_WHAT IS REQUIRED_
Only the lines from the one containing "Write part 3 of" through the one containing "wider between them." are wanted. Give them again exactly, both ends included.

··· EXERCISE MATERIAL ···

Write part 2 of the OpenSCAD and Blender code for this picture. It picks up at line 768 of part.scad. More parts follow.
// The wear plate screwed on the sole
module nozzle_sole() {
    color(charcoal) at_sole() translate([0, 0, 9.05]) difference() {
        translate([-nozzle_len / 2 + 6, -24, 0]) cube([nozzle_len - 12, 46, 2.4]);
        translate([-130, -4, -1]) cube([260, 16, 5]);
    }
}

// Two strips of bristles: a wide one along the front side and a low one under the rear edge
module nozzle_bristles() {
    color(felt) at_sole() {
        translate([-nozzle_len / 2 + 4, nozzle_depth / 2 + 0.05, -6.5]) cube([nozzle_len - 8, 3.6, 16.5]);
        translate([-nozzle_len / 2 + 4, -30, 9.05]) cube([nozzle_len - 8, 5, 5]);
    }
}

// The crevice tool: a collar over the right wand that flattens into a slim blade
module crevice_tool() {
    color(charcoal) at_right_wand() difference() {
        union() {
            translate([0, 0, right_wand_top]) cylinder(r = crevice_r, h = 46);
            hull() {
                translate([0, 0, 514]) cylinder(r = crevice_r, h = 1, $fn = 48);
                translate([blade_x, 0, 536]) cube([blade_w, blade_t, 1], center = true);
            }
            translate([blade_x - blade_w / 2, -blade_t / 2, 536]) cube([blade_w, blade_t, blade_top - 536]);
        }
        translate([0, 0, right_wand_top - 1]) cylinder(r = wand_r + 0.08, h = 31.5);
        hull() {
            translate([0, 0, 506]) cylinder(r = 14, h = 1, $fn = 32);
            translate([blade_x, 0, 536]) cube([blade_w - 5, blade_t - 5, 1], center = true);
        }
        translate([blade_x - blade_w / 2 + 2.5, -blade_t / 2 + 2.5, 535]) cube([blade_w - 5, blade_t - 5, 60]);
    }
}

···
··· EXERCISE MATERIAL ···

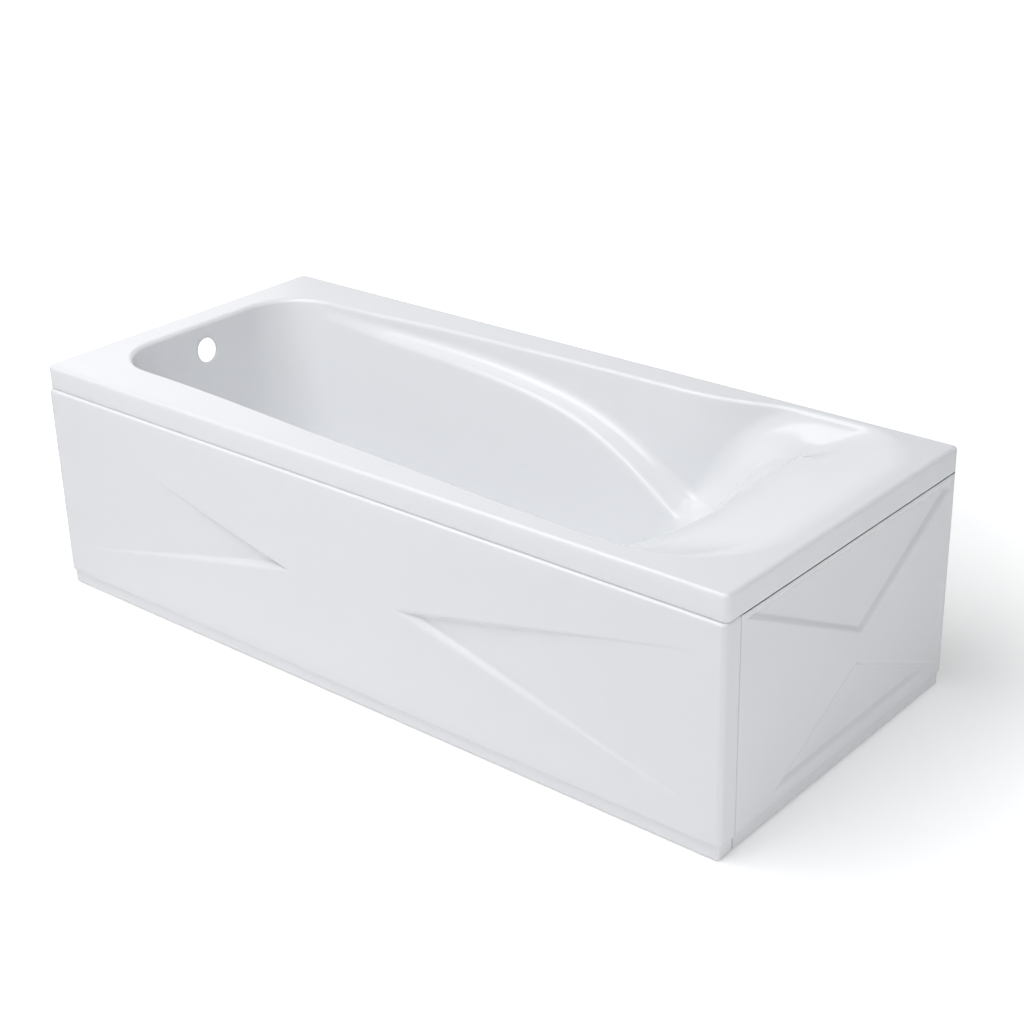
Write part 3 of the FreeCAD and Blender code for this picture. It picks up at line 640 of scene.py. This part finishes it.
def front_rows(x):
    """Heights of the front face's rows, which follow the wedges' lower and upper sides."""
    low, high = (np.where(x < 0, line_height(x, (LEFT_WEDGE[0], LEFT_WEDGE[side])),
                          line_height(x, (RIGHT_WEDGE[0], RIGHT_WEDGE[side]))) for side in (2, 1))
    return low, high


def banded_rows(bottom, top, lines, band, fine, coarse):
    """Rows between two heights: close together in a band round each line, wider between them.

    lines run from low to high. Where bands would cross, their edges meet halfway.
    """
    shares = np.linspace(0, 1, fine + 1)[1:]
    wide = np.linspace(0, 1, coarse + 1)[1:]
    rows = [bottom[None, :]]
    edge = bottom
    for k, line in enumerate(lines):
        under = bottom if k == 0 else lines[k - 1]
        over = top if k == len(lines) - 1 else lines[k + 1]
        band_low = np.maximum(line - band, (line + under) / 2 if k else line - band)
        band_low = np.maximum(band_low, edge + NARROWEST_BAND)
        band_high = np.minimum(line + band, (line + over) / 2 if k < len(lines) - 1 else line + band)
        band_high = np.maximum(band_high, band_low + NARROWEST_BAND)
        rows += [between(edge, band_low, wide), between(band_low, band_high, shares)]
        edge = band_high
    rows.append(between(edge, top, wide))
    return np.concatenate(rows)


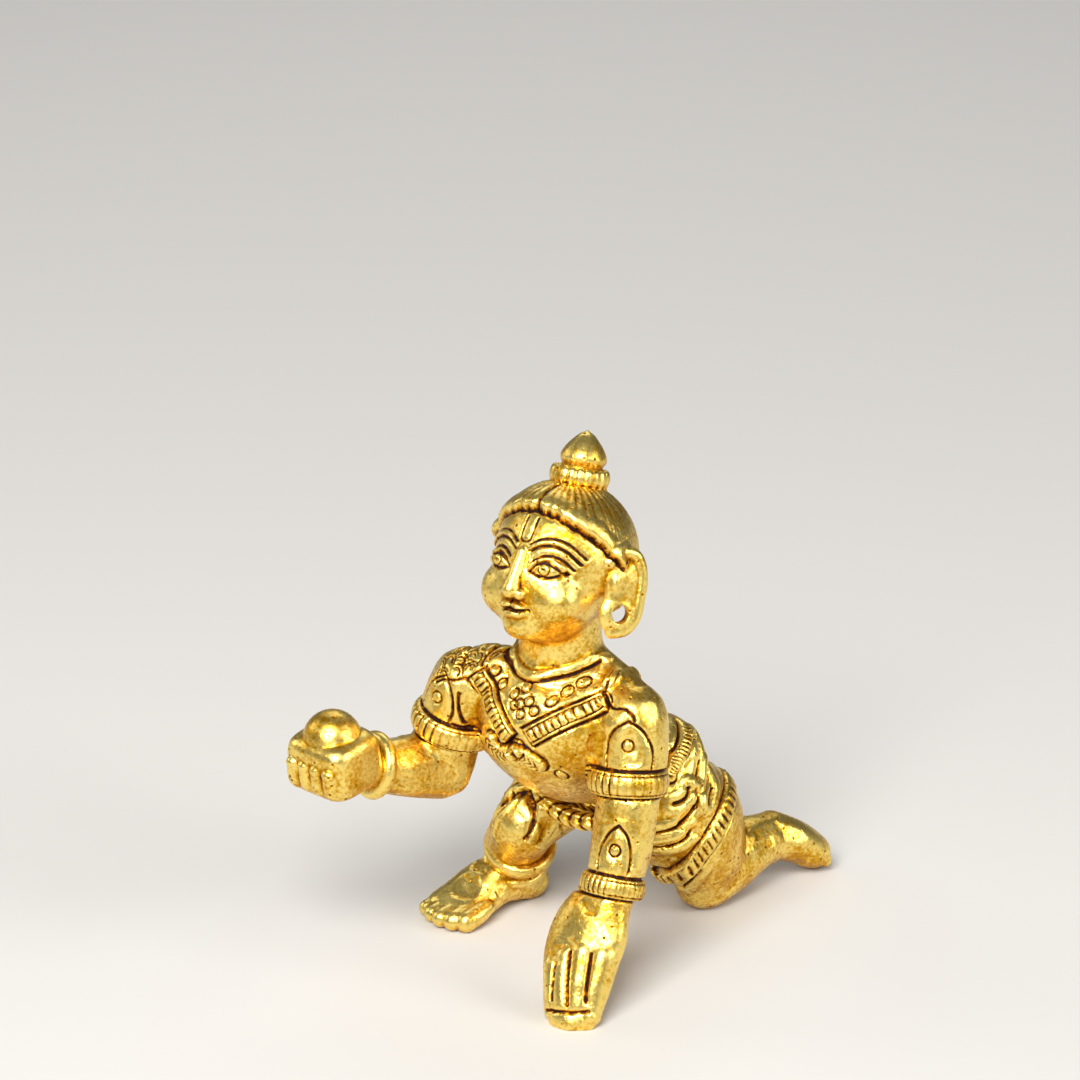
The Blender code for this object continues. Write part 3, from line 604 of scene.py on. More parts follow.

···

_RESULT_
Write part 3 of the FreeCAD and Blender code for this picture. It picks up at line 640 of scene.py. This part finishes it.
def front_rows(x):
    """Heights of the front face's rows, which follow the wedges' lower and upper sides."""
    low, high = (np.where(x < 0, line_height(x, (LEFT_WEDGE[0], LEFT_WEDGE[side])),
                          line_height(x, (RIGHT_WEDGE[0], RIGHT_WEDGE[side]))) for side in (2, 1))
    return low, high


def banded_rows(bottom, top, lines, band, fine, coarse):
    """Rows between two heights: close together in a band round each line, wider between them.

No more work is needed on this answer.